To prove his point, Ashwath has even consumed a bag after boiling it in water to show that it is edible.
With his team of 60 people, Ashwath has now set up a factory in Bangalore that produces 1,000 metric tonnes of bags every month. “We had this unique idea of empowering farmers in rural Karnataka by sourcing all our raw materials from them. We are also planning to distribute seeds to help them produce the amount of materials required to make the bags,” he says.
Currently, the company has not started full-fledged sales in India, but the bags are already available in Qatar and Abu Dhabi.
“Just the city of Bangalore consumes over 30,000 metric tonnes of plastic bags every month. So we want to set up enough manufacturing facilities before we start distributing to individual customers and local kirana shop owners. We have started supplying to corporate retail chains like Metro and Reliance, which will start using the bags from December this year,” says Ashwath.
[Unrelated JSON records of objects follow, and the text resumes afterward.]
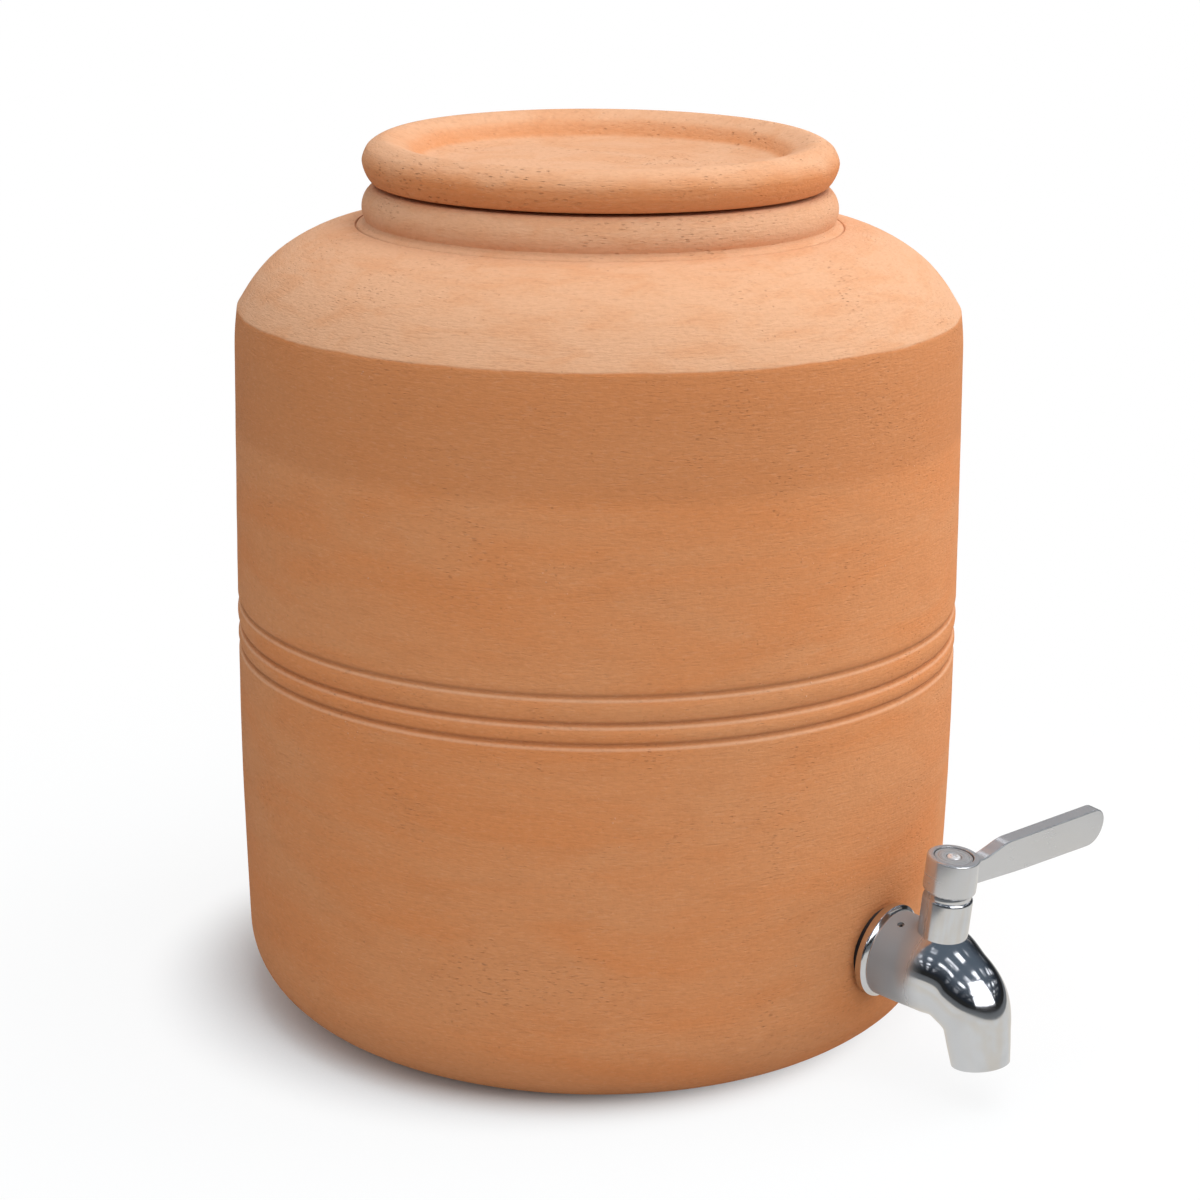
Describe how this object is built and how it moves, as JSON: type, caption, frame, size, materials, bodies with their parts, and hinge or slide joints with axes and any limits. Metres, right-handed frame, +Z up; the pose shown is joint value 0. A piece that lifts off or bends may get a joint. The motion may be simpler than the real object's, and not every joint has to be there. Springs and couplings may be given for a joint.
{
  "type": "clay water pot with tap",
  "caption": "Wide-mouthed unglazed clay water pot with a loose dished clay lid and a chrome quarter-turn lever tap low on its wall.",
  "frame": {"origin": "centre of the pot's flat foot, on the surface it stands on", "axes": "+Z up along the pot's axis, -Y towards the tap, +X to the side the lever points to"},
  "size_m": [0.2804, 0.3357, 0.3395],
  "materials": {
    "clay": "unglazed, matte, thrown",
    "chrome": "polished",
    "satin_steel": "satin",
    "steel": "plain",
    "brass": "machined",
    "rubber": "matte",
    "ptfe": "waxy"
  },
  "bodies": {
    "pot": {"pot_body": "clay", "outer_gasket": "rubber", "wall_flange": "chrome", "shank": "brass", "inner_gasket": "rubber", "inner_washer": "steel", "shank_seal": "ptfe", "lock_nut": "brass", "tap_body": "chrome", "grub_screw": "steel", "stop_pin": "steel", "inlet_seat": "ptfe", "outlet_seat": "ptfe", "thrust_washer": "ptfe", "stem_o_ring": "rubber", "stem_packing": "ptfe", "gland_nut": "brass"},
    "lever": {"valve_ball": "chrome", "valve_stem": "brass", "lever_handle": "satin_steel", "handle_cap": "satin_steel", "handle_screw": "steel"},
    "lid": {"lid": "clay"}
  },
  "joints": [
    {"name": "lever_turn", "type": "hinge", "parent": "pot", "child": "lever", "pos_m": [0, -0.16445, 0.04638], "axis": [0, -0.1045, 0.9945], "range_deg": [-83, 7]},
    {"name": "lid_lift", "type": "slide", "parent": "pot", "child": "lid", "axis": [0, 0, 1], "range_m": [0, 0.06]}
  ]
}
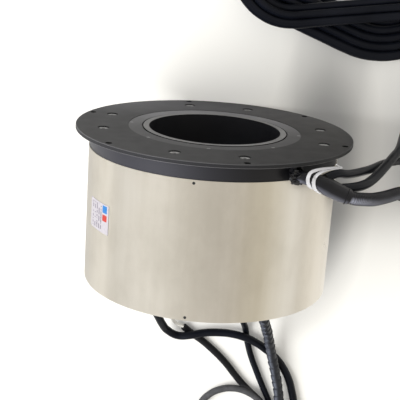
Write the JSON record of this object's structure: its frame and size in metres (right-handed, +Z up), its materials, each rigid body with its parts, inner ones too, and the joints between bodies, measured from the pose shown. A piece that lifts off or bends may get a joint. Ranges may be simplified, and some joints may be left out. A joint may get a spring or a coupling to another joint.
{
  "type": "slip ring",
  "caption": "Through-bore slip ring: round mounting flange, thin steel drum housing, free-turning bored rotor with ring stack, and cable tails on the fixed and turning sides.",
  "frame": {"origin": "centre of the mounting flange's outer face, on the axis of rotation", "axes": "+Y along the axis of rotation, out of the flange face, away from the housing; +Z up as it lies on its side; +X to the right of both"},
  "size_m": [0.5015, 0.7813, 0.28],
  "materials": {
    "black_anodised": "black anodised, fine satin",
    "cover_grey": "dark anodised, satin",
    "bright_steel": "bright screw heads",
    "dark_steel": "blackened",
    "brushed_stainless": "satin brushed, rolled sheet",
    "label_white": "glossy film",
    "bearing_steel": "ground",
    "cage_brass": "machined",
    "seal_rubber": "matt",
    "bar_laminate": "phenolic laminate",
    "brush_carbon": "copper graphite",
    "gold_alloy": "plated",
    "ring_brass": "turned",
    "tube_grey": "dark anodised, bright turned end",
    "spool_resin": "moulded resin",
    "cable_black": "smooth jacket, slight sheen",
    "cable_grey": "dusty jacket",
    "tape_black": "wrapped tape",
    "sleeve_black": "shrink sleeve",
    "tie_white": "nylon",
    "conduit_black": "finely ribbed conduit",
    "lead_white": "wire jackets",
    "wrap_black": "spiral tape wrap"
  },
  "bodies": {
    "housing": {"mounting_flange": "black_anodised", "flange_screws": "bright_steel", "bearing_cover": "cover_grey", "cover_screws": "bright_steel", "upper_end_cap": "black_anodised", "housing_sleeve": "brushed_stainless", "sleeve_screws": "dark_steel", "lower_end_cap": "black_anodised", "lower_bearing_cover": "cover_grey", "lower_cover_screws": "bright_steel", "rating_label": "label_white", "upper_outer_race": "bearing_steel", "lower_outer_race": "bearing_steel", "upper_seal": "seal_rubber", "lower_seal": "seal_rubber", "cap_posts": "bearing_steel", "brush_bars": "bar_laminate", "power_brushes": "brush_carbon", "signal_brushes": "gold_alloy", "cable_gland": "cable_black", "outlet_wrap": "tape_black", "cable_bundle": "sleeve_black", "cable_ties": "tie_white", "conduit_collar": "seal_rubber", "stator_conduit": "conduit_black", "stator_cable_b": "cable_black", "stator_cable_c": "cable_black", "conduit_coil": "conduit_black", "stator_coil_b": "cable_black", "stator_coil_c": "cable_black"},
    "rotor": {"upper_inner_race": "bearing_steel", "lower_inner_race": "bearing_steel", "rotor_tube": "tube_grey", "ring_spool": "spool_resin", "power_rings": "ring_brass", "signal_rings": "gold_alloy", "rotor_end_plate": "tube_grey", "rotor_bushings": "cable_black", "rotor_cable_a": "cable_black", "rotor_leads": "lead_white", "rotor_cable_b": "cable_black", "rotor_cable_c": "cable_black", "rotor_cable_d": "wrap_black", "rotor_coil_a": "cable_black", "rotor_coil_b": "cable_grey", "rotor_coil_c": "cable_black", "rotor_coil_d": "wrap_black"},
    "upper_ball_set": {"upper_balls": "bearing_steel", "upper_cage": "cage_brass"},
    "lower_ball_set": {"lower_balls": "bearing_steel", "lower_cage": "cage_brass"}
  },
  "joints": [
    {"name": "rotor_spin", "type": "hinge", "parent": "housing", "child": "rotor", "pos_m": [0, -0.08, 0], "axis": [0, 1, 0], "continuous": true},
    {"name": "upper_ball_orbit", "type": "hinge", "parent": "housing", "child": "upper_ball_set", "pos_m": [0, -0.01035, 0], "axis": [0, 1, 0], "continuous": true},
    {"name": "lower_ball_orbit", "type": "hinge", "parent": "housing", "child": "lower_ball_set", "pos_m": [0, -0.14755, 0], "axis": [0, 1, 0], "continuous": true}
  ],
  "couplings": [
    {"joint": "upper_ball_orbit", "follows": "rotor_spin", "ratio": 0.4793},
    {"joint": "lower_ball_orbit", "follows": "rotor_spin", "ratio": 0.4793}
  ]
}
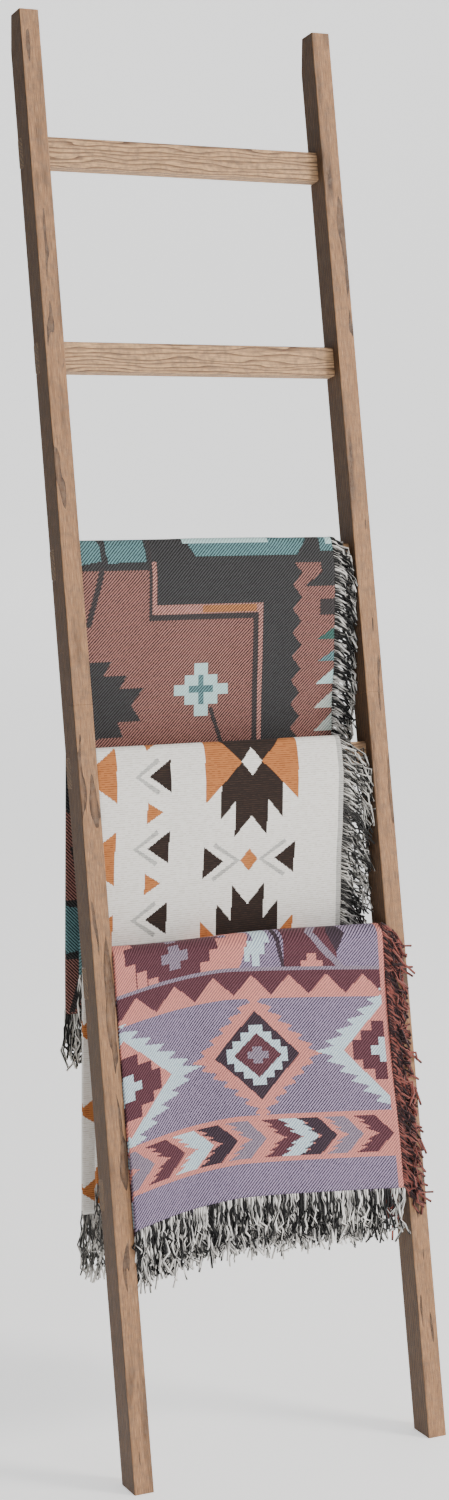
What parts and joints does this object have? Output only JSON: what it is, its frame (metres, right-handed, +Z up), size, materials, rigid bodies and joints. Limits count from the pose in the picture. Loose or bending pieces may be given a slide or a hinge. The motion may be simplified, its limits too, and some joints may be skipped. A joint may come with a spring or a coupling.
{
  "type": "blanket ladder with throws",
  "caption": "Leaning wooden blanket ladder with notched rungs and half-lapped rails, hung with folded, fringed jacquard throws that lift off.",
  "frame": {"origin": "on the floor, in the middle of the width over the rails and of the depth from the front of the feet to the wall", "axes": "+Z up; +X along the rungs, to the right as seen from the front; +Y towards the wall that the ladder leans on"},
  "size_m": [0.4396, 0.39, 1.7936],
  "materials": {
    "rail_wood": "stained, brushed, matt",
    "rung_wood": "stained, brushed, matt",
    "screw_steel": "zinc plated",
    "upper_cloth": "jacquard woven cotton",
    "middle_cloth": "jacquard woven cotton, ribbed",
    "lower_cloth": "jacquard woven cotton",
    "upper_fringe": "twisted cotton yarn",
    "middle_fringe": "twisted cotton yarn",
    "lower_fringe": "twisted cotton yarn"
  },
  "bodies": {
    "ladder": {"left_lower_rail": "rail_wood", "left_upper_rail": "rail_wood", "right_lower_rail": "rail_wood", "right_upper_rail": "rail_wood", "rung_1": "rung_wood", "rung_2": "rung_wood", "rung_3": "rung_wood", "rung_4": "rung_wood", "rung_5": "rung_wood", "rung_6": "rung_wood", "left_rung_screw_1": "screw_steel", "left_rung_screw_2": "screw_steel", "left_rung_screw_3": "screw_steel", "left_rung_screw_4": "screw_steel", "left_rung_screw_5": "screw_steel", "left_rung_screw_6": "screw_steel", "right_rung_screw_1": "screw_steel", "right_rung_screw_2": "screw_steel", "right_rung_screw_3": "screw_steel", "right_rung_screw_4": "screw_steel", "right_rung_screw_5": "screw_steel", "right_rung_screw_6": "screw_steel", "left_lap_screw_1": "screw_steel", "left_lap_screw_2": "screw_steel", "right_lap_screw_1": "screw_steel", "right_lap_screw_2": "screw_steel"},
    "upper_throw": {"upper_throw": "upper_cloth", "upper_throw_side_fringe": "upper_fringe", "upper_throw_front_fringe": "upper_fringe", "upper_throw_back_fringe": "upper_fringe"},
    "middle_throw": {"middle_throw": "middle_cloth", "middle_throw_side_fringe": "middle_fringe", "middle_throw_front_fringe": "middle_fringe", "middle_throw_back_fringe": "middle_fringe"},
    "lower_throw": {"lower_throw": "lower_cloth", "lower_throw_side_fringe": "lower_fringe", "lower_throw_front_fringe": "lower_fringe"}
  },
  "joints": [
    {"name": "upper_throw_lift", "type": "slide", "parent": "ladder", "child": "upper_throw", "axis": [0, 0, 1], "range_m": [0, 0.65]},
    {"name": "middle_throw_lift", "type": "slide", "parent": "ladder", "child": "middle_throw", "axis": [0, 0, 1], "range_m": [0, 0.65]},
    {"name": "lower_throw_lift", "type": "slide", "parent": "ladder", "child": "lower_throw", "axis": [0, 0, 1], "range_m": [0, 0.25]}
  ]
}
According to the Minister of State for Environment, Forest and Climate Change, 15,000 tonnes of plastic waste is generated in India every day, out of which 9,000 tonnes is collected and processed, while 6,000 tonnes is not collected.
Once available for use, EnviGreen bags will not just help ease this problem but also help many consumers struggling to find a balance between their concern for the environment and ways of making things more comfortable in their daily lives.